If you want to go a step further, you get a lawyer to draft the agreement, and that way you should be able to depend upon that agreement being legally enforceable. There are aspects of contract law that we lawyers study that assist us in ensuring that the basic components of a contract are in place, so that, if necessary, the contract can be used as the basis upon which one party can pursue another party on default. Also, the process of working with a lawyer to draft the agreement can assist the parties in considering all of the angles and discussing, ahead of time, the "what ifs". The parties can actually decide, in the contract, what the consequences of default will be.
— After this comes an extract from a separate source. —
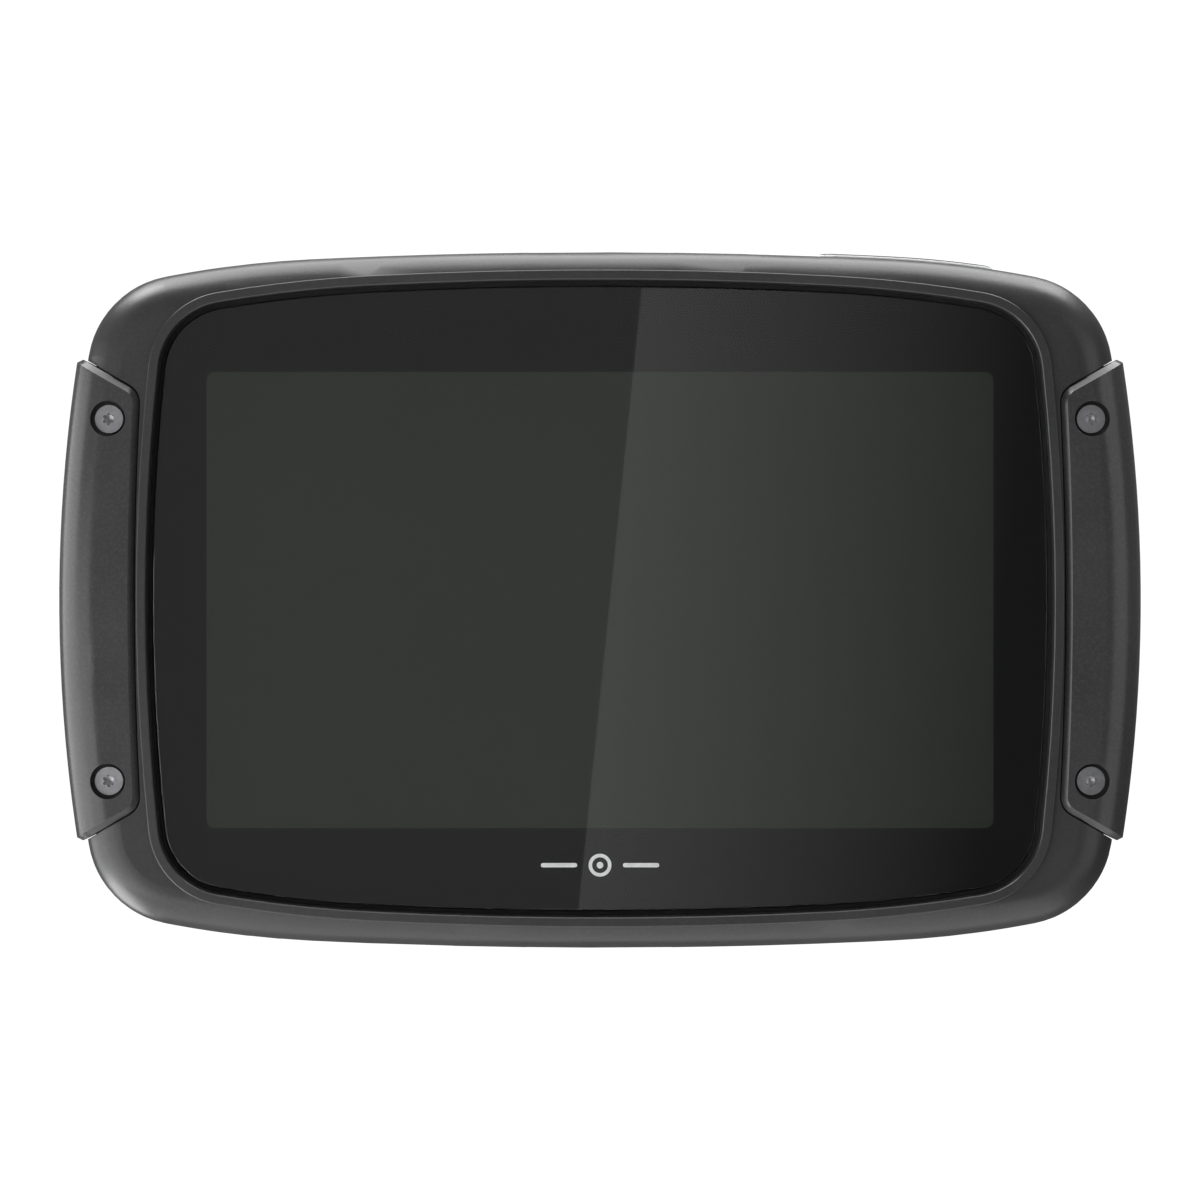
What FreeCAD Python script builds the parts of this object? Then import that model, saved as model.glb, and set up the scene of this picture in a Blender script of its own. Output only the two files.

This provides some stability and fairness to the enforcement process.

It may be useful, in your business, to have a standard form contract, that can be modified to incorporate the specifics of each transaction. This could be drafted by a lawyer, without having to pay a lawyer everytime you enter into a new contract.

Whether you involve your lawyer or not, getting it down in writing will go a long way to making your business run more smoothly and, you will likely end up with happier customers, whose expectations are being met at an agreed-upon rate by an agreed-upon time. And this just makes good business sense.